There was no question that O’Brien was itching to get back to late night, but with Fox affiliates not willing to give up those time slots and syndication’s poor track record in the format (even “The Arsenio Hall Show” only lasted five years), his options were slim. That’s why Turner and its broad-based networks — which were programmed much like broadcast — ultimately made the most sense.

As Fox struggled to come up with a proposal that worked, Turner boss Steve Koonin came up with an enticing pitch: “We looked and said there’s a once in a lifetime transformational talent in Conan,” Koonin said at the time. (Credit to comedian George Lopez, who had already hosted “Lopez Tonight” for TBS in the 11 p.m. slot, and convinced O’Brien it was OK to come and knock his show to midnight. Sadly for Lopez, “Lopez Tonight” was eventually canceled.)

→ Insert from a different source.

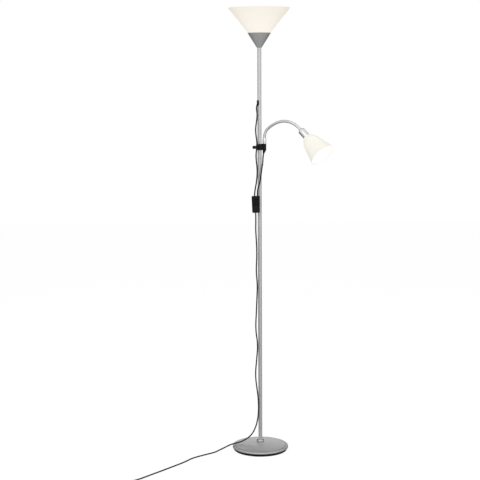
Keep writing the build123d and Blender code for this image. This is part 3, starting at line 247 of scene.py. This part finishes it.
finishes = {
    "pole": silverPaint("poleLacquer", 0.68),
    "base": baseLacquerAndShade("baseLacquerAndShade", 0.62, 0.45, 0.42,
                        # the pressed ring's painted shade, then the black band at the rim's foot,
                        # partly painted shade
                        {"radius": 0.1062, "width": 0.0028, "dark": 0.65},
                        {"low": 0.0100, "high": 0.0125, "shade": 0.02}),
    "cup": silverPaint("cupLacquer", 0.58, 0.5, 0.40),
    "collar": chromePlate("collarPlate", 0.46, 0.20),
    "ferrule": chromePlate("ferrulePlate", 0.74, 0.12),
    "cap": chromePlate("capChrome", 0.72, 0.08),
    "neck": chromePlate("neckNickel", 0.72, 0.22),
    "black": blackPlastic("blackPlastic", 0.005, 0.46, 2400),
    "rocker": blackPlastic("rockerPlastic", 0.008, 0.24, 900),
    "sheath": blackPlastic("cordSheath", 0.012, 0.42, 1200),
    "holder": blackPlastic("holderPlastic", 0.55, 0.35, 900),
    "zinc": plainMetal("zincPlate", (0.55, 0.56, 0.58), 0.28),
    "brass": plainMetal("brass", (0.66, 0.50, 0.24), 0.26),
    "iron": plainMetal("castIron", (0.09, 0.09, 0.095), 0.6),
    # the shades' painted glow is centred on their bulbs
    "topOpal": litOpal("upperOpal", 0.56, ((0.88, 0.80, 0.68, 1), (1.0, 0.93, 0.81, 1)),
                       (0, 0, 1.745)),
    "bellOpal": litOpal("bellOpal", 0.50, ((0.86, 0.82, 0.73, 1), (1.0, 0.96, 0.86, 1)),
                        (0.197, -0.139, 1.279)),
    "bulb": litOpal("bulbGlow", 0.8, ((1.0, 0.9, 0.72, 1), (1.0, 0.93, 0.8, 1)), (0, 0, 1.75)),
}

nodeFinish = {
    "pole": ["pole_section_1", "pole_section_2", "pole_section_3", "pole_section_4"],
    "base": ["base_cover"],
    "cup": ["top_cup"],
    "collar": ["base_collar", "arm_ferrule"],
    "cap": ["head_cap"],
    "neck": ["neck_segment_1", "neck_segment_2", "neck_segment_3", "neck_segment_4",
             "neck_segment_5", "plug_pins"],
    "black": ["base_tray", "cord_grommet", "clamp_liner", "clamp_body", "clamp_pad", "clamp_knob",
              "lead_bush", "switch_front_shell", "switch_back_shell", "plug_body"],
    "rocker": ["rocker_left", "rocker_right"],
    "sheath": ["pole_lead", "upper_cord", "reading_cord", "mains_cord", "mains_coil"],
    "holder": ["top_lampholder", "top_shade_ring", "head_lampholder", "head_shade_ring"],
    "zinc": ["tray_screws", "base_washer", "base_nut", "base_stud", "pole_foot_bush",
             "pole_top_bush", "pole_couplers", "top_nipple", "top_nipple_nut", "clamp_grub_screw",
             "clamp_screw", "head_nipple", "head_nut", "switch_screws", "rocker_pins",
             "top_bulb_cap", "head_bulb_cap"],
    "brass": ["clamp_insert", "switch_contacts"],
    "iron": ["base_weight"],
    "topOpal": ["top_shade"],
    "bellOpal": ["head_shade"],
    "bulb": ["top_bulb_glass", "head_bulb_glass"],
}
for finish, names in nodeFinish.items():
    for name in names:
        mesh = nodes[name].data
        mesh.materials.clear()
        mesh.materials.append(finishes[finish])
print("materials made")


# cords: each follows the points of its route in the part's source, in metres; over the base and
# down to the floor the mains cord's points are moved a little
cord = {"radius": 0.00275, "order": 3, "steps": 8, "roundness": 5}


def cordCurve(name, points, radius):
    curve = bpy.data.curves.new(name, "CURVE")
    curve.dimensions = "3D"
    spline = curve.splines.new("NURBS")
    spline.points.add(len(points) - 1)
    for target, point in zip(spline.points, points):
        target.co = (*point, 1)
    spline.order_u = cord["order"]
    spline.use_endpoint_u = True
    spline.resolution_u = cord["steps"]
    curve.bevel_depth = radius
    curve.bevel_resolution = cord["roundness"]
    curve.use_fill_caps = True
    curve.materials.append(finishes["sheath"])
    made = bpy.data.objects.new(name, curve)
    bpy.context.scene.collection.objects.link(made)
    return made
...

In a weird way, it worked out for O’Brien: He was once again back on nightly TV, and once again the self-deprecating underdog building something from scratch — without the same ratings pressure as there had been on NBC. “In three months I’ve gone from network television to Twitter to performing live in theaters, and now I’m headed to basic cable,” O’Brien quipped at the time. “My plan is working perfectly.”

O’Brien had a new energy to reinvent himself, developing the “Team Coco” brand — which had evolved out of fans protesting his NBC exit — into a digital platform. And to make more noise, he began to take the show out of the studio more, to Comic-Con and then in those travel segments that turned into “Conan Without Borders.”

O’Brien more or less noted that when we spoke to him in 2016: “One of the things I’ve found is over time, any way you can make it new for yourself is key,” he said. “When I was coming along in 1993, the job was to become a classic host in the Carson style. It’s a format that I still really love, but the downside is you can feel chained to your desk. Now I get the best of both worlds.”

Already in 2010, pundits were questioning the future of talk shows, as it became clear that the under-40 crowd didn’t view the shows as daily habits the way their parents did. At the time, it was Adult Swim that was starting to dominate the young demo — but this was all before streaming even entered the picture as the ultimate competitor to traditional late night.

O’Brien managed to get another decade out of the form, and reinvent himself in the process. In hindsight, it was smart to name his TBS show “Conan.” As a comedian, a host and yes, a brand, Conan is going nowhere, even if his nightly show is going away. Fans may not be asking anymore what “Conan” is up to, but they’ll still be asking what Conan is doing.